Menanggapi kritik tersebut, Fadli Zon memberikan klarifikasi bahwa dirinya tidak bermaksud untuk menihilkan penderitaan korban atau menafikan terjadinya kekerasan seksual. Ia menekankan bahwa segala bentuk kekerasan seksual adalah pelanggaran terhadap nilai kemanusiaan dan harus menjadi perhatian serius bagi semua pihak. Fadli Zon juga menambahkan bahwa pernyataannya dalam wawancara tersebut bertujuan untuk menyoroti perlunya ketelitian dan kehati-hatian dalam penggunaan istilah 'perkosaan massal', yang dapat memiliki implikasi serius terhadap karakter bangsa.

Fadli Zon mengapresiasi perhatian publik terhadap sejarah, termasuk era transisi reformasi Mei 1998. Ia mengakui bahwa peristiwa huru-hara 13-14 Mei 1998 menimbulkan beragam perspektif, termasuk mengenai ada atau tidaknya perkosaan massal. Menurutnya, liputan investigatif sebuah majalah terkemuka pun belum bisa mengungkap fakta-fakta kuat soal 'massal' ini. Ia menekankan perlunya verifikasi berbasis fakta yang kuat karena menyangkut kebenaran dan nama baik bangsa.

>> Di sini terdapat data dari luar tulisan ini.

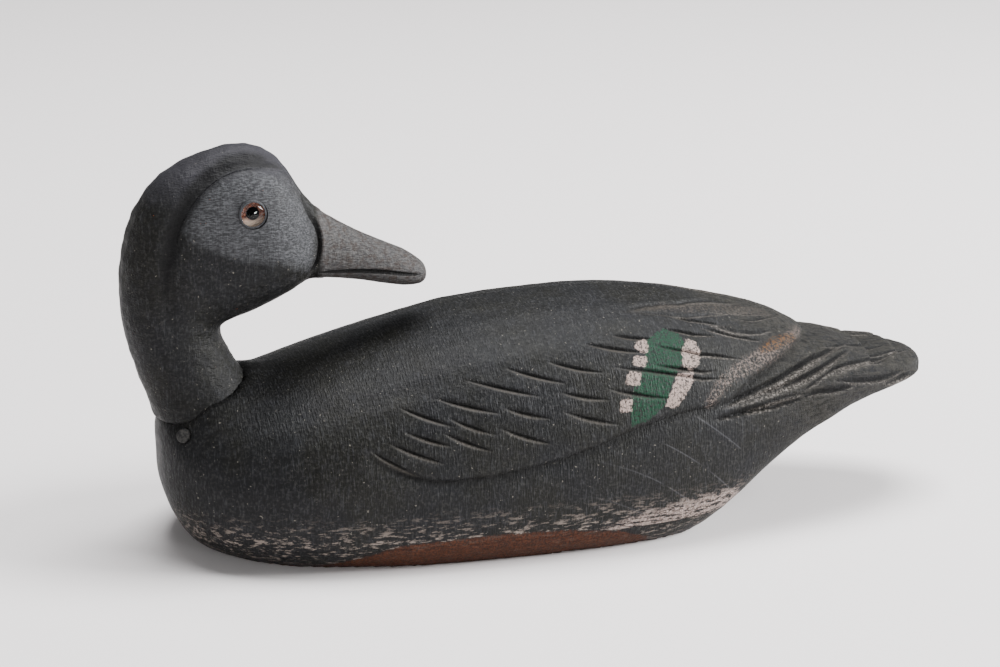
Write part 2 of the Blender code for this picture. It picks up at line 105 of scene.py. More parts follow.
RUMP_CUTS = [
    ([(64, 69), (81, 75), (99, 82), (117, 85)], 1.0, 1.2, 5.0),
    ([(66, 68), (79, 67), (102, 69), (118, 75)], 0.6, 1.0, 1.6),
    ([(96, 64), (107, 60), (117, 60), (128, 64)], 0.9, 1.0, 2.4),
    ([(112, 68), (122, 70), (134, 79)], 0.7, 1.0, 1.6),
    ([(102, 71), (118, 73), (132, 80)], 0.5, 1.0, 1.4),
]
# Painted patches on the hull, as outlines
SPECULUM = [
    (78, 59), (84, 57), (86, 51), (83, 43), (79, 39), (75, 32), (73, 28), (70, 25), (64, 22),
    (58, 20.5), (58, 28), (61, 36), (65, 41), (68, 48), (69, 53),
]
WHITE_BARS = [
    [(65, 53), (69, 54.5), (70, 51), (69, 47.7), (66, 48), (63.5, 50)],
    [(62.5, 47), (68, 46.6), (68.5, 44.5), (66, 41.6), (61.5, 43)],
    [(59, 41), (65, 40), (63, 35), (56.5, 36)],
    [(54.5, 31), (59.5, 30.5), (58.5, 26), (53.5, 26)],
    [(86.5, 54), (90, 52.5), (91.5, 48), (89.5, 42.5), (86, 40.5), (81.5, 42), (83.5, 49)],
    [(79.5, 39.5), (86.5, 40), (85.5, 35), (82, 31), (77, 25.5), (72.5, 27.5), (76, 33)],
]
BARE_PATCH = [(117, 48), (126, 50), (137, 59), (137, 65), (128, 61), (118, 53)]
RUMP_PATCH = [(66, 68), (84, 77), (104, 82), (128, 86), (134, 76), (118, 71), (90, 67)]
STERN_PATCH = [(40, -20), (62, -13), (84, -11), (104, -11), (109, -20), (96, -28), (70, -31), (45, -26)]
# The red-brown patch above the flat bottom: X and Z
RED_PATCH = [
    (-90, -4), (-86, 0.8), (-66, 1.6), (-56, 4.5), (-44, 8.5), (-34, 12), (-15, 13), (5, 14),
    (29, 13), (54, 9.5), (67, 4), (70, -4),
]

# Marks on the head, on both sides: X and Z
CHEEK_GROOVE = [
    (-62, 147), (-68, 152.3), (-80, 154.2), (-90, 152.5), (-100, 146), (-107.5, 137), (-112, 126),
    (-114.5, 112), (-114, 98), (-111, 84),
]
CHEEK_TOP = [
    (-61, 143), (-67, 149.5), (-79, 152.3), (-90, 150.6), (-99, 144.6), (-106, 136.5), (-110, 127),
    (-112, 116),
]
BILL_ROOT = [(-58.5, 109), (-55.2, 113), (-53.6, 120), (-54.6, 126), (-57.5, 131), (-60.5, 138)]
MOUTH = [(-54, 108), (-42, 108), (-30, 107), (-20, 105), (-14.5, 104)]
VALLEY_DEPTH = 2.3
CHEEK = [
    (-108, 129), (-97, 121.5), (-83, 116.5), (-70, 116), (-61, 109.5), (-56.5, 112), (-54.5, 120),
    (-56, 128), (-61, 140), (-68, 149), (-80, 151.8), (-90, 150), (-99, 144), (-105.5, 137),
]


# ---------------------------------------------------------------- carving


def along_path(points, path):
    """Each point's distance from the path, its place along it from 0 to 1, and whether it is above."""
    path = np.asarray(path, float)
    steps = np.diff(path, axis=0)
    lengths = np.hypot(*steps.T)
    starts = np.concatenate([[0], np.cumsum(lengths)])
    away, place = np.full(len(points), 1e6), np.zeros(len(points))
    above = np.ones(len(points), bool)
    for corner, step, length, start in zip(path, steps, lengths, starts):
        offset = points - corner
        t = np.clip(offset @ step / length**2, 0, 1)
        gap = np.hypot(*(offset - t[:, None] * step).T)
        nearer = gap < away
        away[nearer] = gap[nearer]
        place[nearer] = ((start + t * length) / starts[-1])[nearer]
        above[nearer] = (step[0] * offset[:, 1] > step[1] * offset[:, 0])[nearer]
    return away, place, above


def softened(path):
    """The path with its corners cut off, twice."""
    path = np.asarray(path, float)
    for _ in range(2):
        a, b = path[:-1], path[1:]
        between = np.stack([0.75 * a + 0.25 * b, 0.25 * a + 0.75 * b], 1).reshape(-1, 2)
        path = np.vstack([path[:1], between, path[-1:]])
    return path


def inside_by(points, outline):
    """How far inside the closed outline each point is: negative outside it."""
    loop = np.vstack([outline, outline[:1]])
    away = along_path(points, loop)[0]
    crossings = np.zeros(len(points), int)
    for (ax, ay), (bx, by) in zip(loop, loop[1:]):
        spans = (ay > points[:, 1]) != (by > points[:, 1])
        reach = (bx - ax) * (points[:, 1] - ay) / (by - ay + 1e-12) + ax
        crossings += spans & (points[:, 0] < reach)
    return np.where(crossings % 2, away, -away)


def gouge(flat, path, depth, above, below, taper=0.7):
    """A V cut along the path, tapering to its ends. above and below are the widths of its walls.

    Gives the depth in millimetres, and from 0 to 1 how far each point is on the lower wall.
    """
    path = softened(path)
    margin = max(above, below)
    near = np.all((flat > path.min(0) - margin) & (flat < path.max(0) + margin), axis=1)
    taken, lip = np.zeros(len(flat)), np.zeros(len(flat))
    away, place, over = along_path(flat[near], path)
    swell = np.sin(np.pi * np.clip(place, 0.01, 0.99)) ** taper
    wall = np.where(over, above, below) * (0.35 + 0.65 * swell)
    taken[near] = depth * swell * np.clip(1 - away / wall, 0, 1)
    lip[near] = np.where(over, 0, swell * np.clip(1 - np.abs(away / wall - 0.6) / 0.5, 0, 1))
    return taken, lip


def ledge(flat, path, depth, reach, wall=0.9, fade=0.08):
    """Wood taken away below the path, deepest at its foot, so that what is above it stands proud."""
    away, place, over = along_path(flat, softened(path))
    ends = np.clip(np.minimum(place, 1 - place) / fade, 0, 1) ** 0.7
    edge, slope = np.clip(1 - away / wall, 0, 1), np.clip(1 - away / reach, 0, 1) ** 2
    return depth * ends * np.where(over, edge, slope)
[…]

"Saya tentu mengutuk dan mengecam keras berbagai bentuk perundungan dan kekerasan seksual pada perempuan yang terjadi pada masa lalu dan bahkan masih terjadi hingga kini. Apa yang saya sampaikan tidak menegasikan berbagai kerugian atau pun menihilkan penderitaan korban yang terjadi dalam konteks huru hara 13-14 Mei 1998," tegas Fadli Zon dalam keterangannya.